4 Modeling Speech Variation

The resulting transcription were updated using the results of the manual real speech segmentation and labelling that was made by expert phoneticians for the CORPRES speech corpus [10]. The material contains two types of transcription: manual phonetic transcription (the sounds actually pronounced by the speakers) and the level of rule-based phonetic transcription (automatically generated by another text transcriber for TTS and partially corrected by the experts). The ideal transcription in the CORPRES corpus did not contain phonetic variants within pronunciation standard.

We counted the occurrence rate of different phonetic sequences in the same contexts for ideal transcriptions in CORPRES corpus and improved the rules using several variants of transcription or the most frequent one.

For example in Russian the word /pagul’a0j/ has different variants of phonetic transcriptions that could be met in standard pronunciation (Fig. 6):

  • [pəgul’a0i] - that variant was met 0 times in corpus (the dictionary standard).

  • [pogul’ai] - that variant was met 3 times in corpus.
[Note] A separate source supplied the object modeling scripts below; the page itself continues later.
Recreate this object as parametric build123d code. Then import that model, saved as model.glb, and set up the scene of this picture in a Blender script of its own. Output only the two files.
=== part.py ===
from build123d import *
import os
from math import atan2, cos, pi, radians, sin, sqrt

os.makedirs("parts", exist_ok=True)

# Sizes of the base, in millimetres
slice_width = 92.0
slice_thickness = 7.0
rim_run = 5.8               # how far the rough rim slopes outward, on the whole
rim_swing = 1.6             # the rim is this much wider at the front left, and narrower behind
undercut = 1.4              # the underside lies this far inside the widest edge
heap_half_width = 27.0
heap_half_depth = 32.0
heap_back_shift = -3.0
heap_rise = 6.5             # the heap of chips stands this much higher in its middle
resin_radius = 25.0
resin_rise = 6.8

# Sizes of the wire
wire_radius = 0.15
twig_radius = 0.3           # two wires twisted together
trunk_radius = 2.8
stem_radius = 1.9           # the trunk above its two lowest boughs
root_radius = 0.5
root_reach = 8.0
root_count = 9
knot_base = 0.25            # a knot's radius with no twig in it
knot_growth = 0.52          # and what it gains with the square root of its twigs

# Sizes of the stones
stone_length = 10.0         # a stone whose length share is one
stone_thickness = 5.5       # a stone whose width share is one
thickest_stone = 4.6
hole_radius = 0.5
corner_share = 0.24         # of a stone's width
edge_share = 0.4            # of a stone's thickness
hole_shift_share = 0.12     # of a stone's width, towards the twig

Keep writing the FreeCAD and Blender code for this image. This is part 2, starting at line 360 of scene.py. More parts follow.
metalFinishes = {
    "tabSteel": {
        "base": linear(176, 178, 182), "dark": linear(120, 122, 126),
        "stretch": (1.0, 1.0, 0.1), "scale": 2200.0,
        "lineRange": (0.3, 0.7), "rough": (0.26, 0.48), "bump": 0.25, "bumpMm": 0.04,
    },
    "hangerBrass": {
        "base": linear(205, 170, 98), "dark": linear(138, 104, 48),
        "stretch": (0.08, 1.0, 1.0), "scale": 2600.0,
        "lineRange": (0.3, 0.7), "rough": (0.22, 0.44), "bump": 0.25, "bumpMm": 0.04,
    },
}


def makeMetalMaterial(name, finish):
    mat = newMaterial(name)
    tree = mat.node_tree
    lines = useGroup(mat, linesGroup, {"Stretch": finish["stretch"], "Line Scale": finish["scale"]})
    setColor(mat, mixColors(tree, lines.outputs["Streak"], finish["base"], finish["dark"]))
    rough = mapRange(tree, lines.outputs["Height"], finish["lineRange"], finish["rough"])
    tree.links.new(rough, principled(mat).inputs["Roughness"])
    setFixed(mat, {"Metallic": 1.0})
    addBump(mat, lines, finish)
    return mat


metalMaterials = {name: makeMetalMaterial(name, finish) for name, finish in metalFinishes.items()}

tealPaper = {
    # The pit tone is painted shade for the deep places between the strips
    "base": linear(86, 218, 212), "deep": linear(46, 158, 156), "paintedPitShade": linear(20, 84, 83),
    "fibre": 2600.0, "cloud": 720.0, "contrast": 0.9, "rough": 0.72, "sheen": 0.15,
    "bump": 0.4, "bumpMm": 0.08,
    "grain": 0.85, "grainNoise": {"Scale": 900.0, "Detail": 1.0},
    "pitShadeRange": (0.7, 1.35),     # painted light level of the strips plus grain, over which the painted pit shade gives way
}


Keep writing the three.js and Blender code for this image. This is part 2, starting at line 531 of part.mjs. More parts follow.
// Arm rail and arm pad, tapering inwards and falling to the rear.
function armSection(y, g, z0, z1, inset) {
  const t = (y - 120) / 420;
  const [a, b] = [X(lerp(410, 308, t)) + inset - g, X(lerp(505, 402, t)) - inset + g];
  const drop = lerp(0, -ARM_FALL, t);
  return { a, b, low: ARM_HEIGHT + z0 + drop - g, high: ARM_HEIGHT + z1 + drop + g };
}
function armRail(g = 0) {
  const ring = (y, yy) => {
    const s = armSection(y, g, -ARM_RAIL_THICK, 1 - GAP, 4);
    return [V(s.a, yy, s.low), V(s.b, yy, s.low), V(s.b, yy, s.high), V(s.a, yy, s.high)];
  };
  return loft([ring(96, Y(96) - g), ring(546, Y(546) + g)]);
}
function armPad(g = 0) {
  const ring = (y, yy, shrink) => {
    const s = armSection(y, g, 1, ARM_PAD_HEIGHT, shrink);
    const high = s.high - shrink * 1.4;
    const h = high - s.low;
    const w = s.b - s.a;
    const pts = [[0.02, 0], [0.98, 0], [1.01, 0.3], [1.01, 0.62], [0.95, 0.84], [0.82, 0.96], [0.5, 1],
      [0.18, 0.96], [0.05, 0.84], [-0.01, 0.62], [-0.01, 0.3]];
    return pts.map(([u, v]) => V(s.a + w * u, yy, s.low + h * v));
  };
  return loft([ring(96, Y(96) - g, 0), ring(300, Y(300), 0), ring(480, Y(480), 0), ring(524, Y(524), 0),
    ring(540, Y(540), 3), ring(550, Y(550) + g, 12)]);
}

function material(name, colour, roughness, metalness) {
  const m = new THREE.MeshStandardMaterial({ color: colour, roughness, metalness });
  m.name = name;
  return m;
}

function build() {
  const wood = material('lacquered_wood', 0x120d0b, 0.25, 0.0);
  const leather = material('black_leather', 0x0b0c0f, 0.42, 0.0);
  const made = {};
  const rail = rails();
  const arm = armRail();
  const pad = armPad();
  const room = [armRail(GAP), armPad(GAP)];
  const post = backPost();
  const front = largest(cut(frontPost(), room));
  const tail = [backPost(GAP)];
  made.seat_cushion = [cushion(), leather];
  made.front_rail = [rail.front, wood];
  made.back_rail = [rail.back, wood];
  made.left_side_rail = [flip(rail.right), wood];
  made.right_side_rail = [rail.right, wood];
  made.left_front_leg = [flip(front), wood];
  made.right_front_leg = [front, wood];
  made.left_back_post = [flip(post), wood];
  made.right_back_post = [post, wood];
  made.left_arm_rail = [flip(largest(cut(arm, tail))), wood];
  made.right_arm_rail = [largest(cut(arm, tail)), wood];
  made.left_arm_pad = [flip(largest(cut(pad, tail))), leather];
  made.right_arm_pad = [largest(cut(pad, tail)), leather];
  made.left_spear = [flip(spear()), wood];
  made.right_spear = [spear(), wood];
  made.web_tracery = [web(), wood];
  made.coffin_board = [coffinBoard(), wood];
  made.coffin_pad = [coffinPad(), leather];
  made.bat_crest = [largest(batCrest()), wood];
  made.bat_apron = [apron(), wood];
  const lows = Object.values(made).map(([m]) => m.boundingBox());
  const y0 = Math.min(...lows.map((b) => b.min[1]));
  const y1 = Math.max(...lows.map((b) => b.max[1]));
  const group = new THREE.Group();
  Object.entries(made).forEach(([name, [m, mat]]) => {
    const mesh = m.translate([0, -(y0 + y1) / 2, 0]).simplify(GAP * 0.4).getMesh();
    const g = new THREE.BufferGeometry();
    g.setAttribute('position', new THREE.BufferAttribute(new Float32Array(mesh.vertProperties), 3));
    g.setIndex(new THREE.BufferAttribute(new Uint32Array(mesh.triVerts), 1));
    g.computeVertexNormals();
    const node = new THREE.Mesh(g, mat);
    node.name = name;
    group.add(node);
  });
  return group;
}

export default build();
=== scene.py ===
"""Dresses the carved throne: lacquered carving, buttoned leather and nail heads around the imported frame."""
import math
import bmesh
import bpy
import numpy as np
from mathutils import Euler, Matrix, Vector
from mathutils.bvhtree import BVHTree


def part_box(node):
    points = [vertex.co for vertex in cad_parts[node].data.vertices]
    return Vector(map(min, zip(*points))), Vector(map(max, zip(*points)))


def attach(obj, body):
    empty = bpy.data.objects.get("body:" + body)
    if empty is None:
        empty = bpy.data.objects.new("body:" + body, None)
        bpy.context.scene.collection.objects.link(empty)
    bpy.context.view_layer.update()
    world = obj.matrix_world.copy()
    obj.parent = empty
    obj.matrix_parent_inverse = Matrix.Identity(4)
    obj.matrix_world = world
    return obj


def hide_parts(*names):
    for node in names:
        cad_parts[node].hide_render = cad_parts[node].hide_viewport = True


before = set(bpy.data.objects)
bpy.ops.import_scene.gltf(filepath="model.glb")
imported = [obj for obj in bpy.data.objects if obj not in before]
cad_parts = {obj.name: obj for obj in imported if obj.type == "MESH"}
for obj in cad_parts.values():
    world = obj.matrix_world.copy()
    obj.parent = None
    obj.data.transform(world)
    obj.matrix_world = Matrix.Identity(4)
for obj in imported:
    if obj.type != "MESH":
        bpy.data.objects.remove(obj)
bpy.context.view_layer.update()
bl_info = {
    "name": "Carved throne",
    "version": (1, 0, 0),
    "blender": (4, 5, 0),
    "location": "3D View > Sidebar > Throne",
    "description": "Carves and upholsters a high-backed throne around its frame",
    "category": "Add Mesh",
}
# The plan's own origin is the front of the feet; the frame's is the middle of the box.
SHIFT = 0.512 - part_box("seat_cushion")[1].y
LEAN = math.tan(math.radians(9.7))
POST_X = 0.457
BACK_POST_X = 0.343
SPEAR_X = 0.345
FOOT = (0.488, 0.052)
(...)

  • [pugul’ai] - that variant was met 5 times in corpus.

Fig. 6.
figure 6

Example of transcription including the results of speech variability from the CORPRES. ‘0’ is put after vowels to show the primary stress, ‘8’ is written after the vowels to show the secondary stress

The example shows the variants of standard pronunciation and their frequency of occurrence in the phonetic transcription.

5 Conclusions

The results have shown that our transcriber is reliable and it could be used for the speech technology tasks that require the phonetic transcriptions of the text for speech segmentation, text-to-speech systems, and automatic speech recognition systems.

The transcriber could be adapted to the speaker as long as we know his/her speech peculiarities.

The automatic transcription can serve as an example for the human transcribers.

The ASR system and speech alignment system can be provided by a precise phonetic transcription if it has the text that has to be recognised.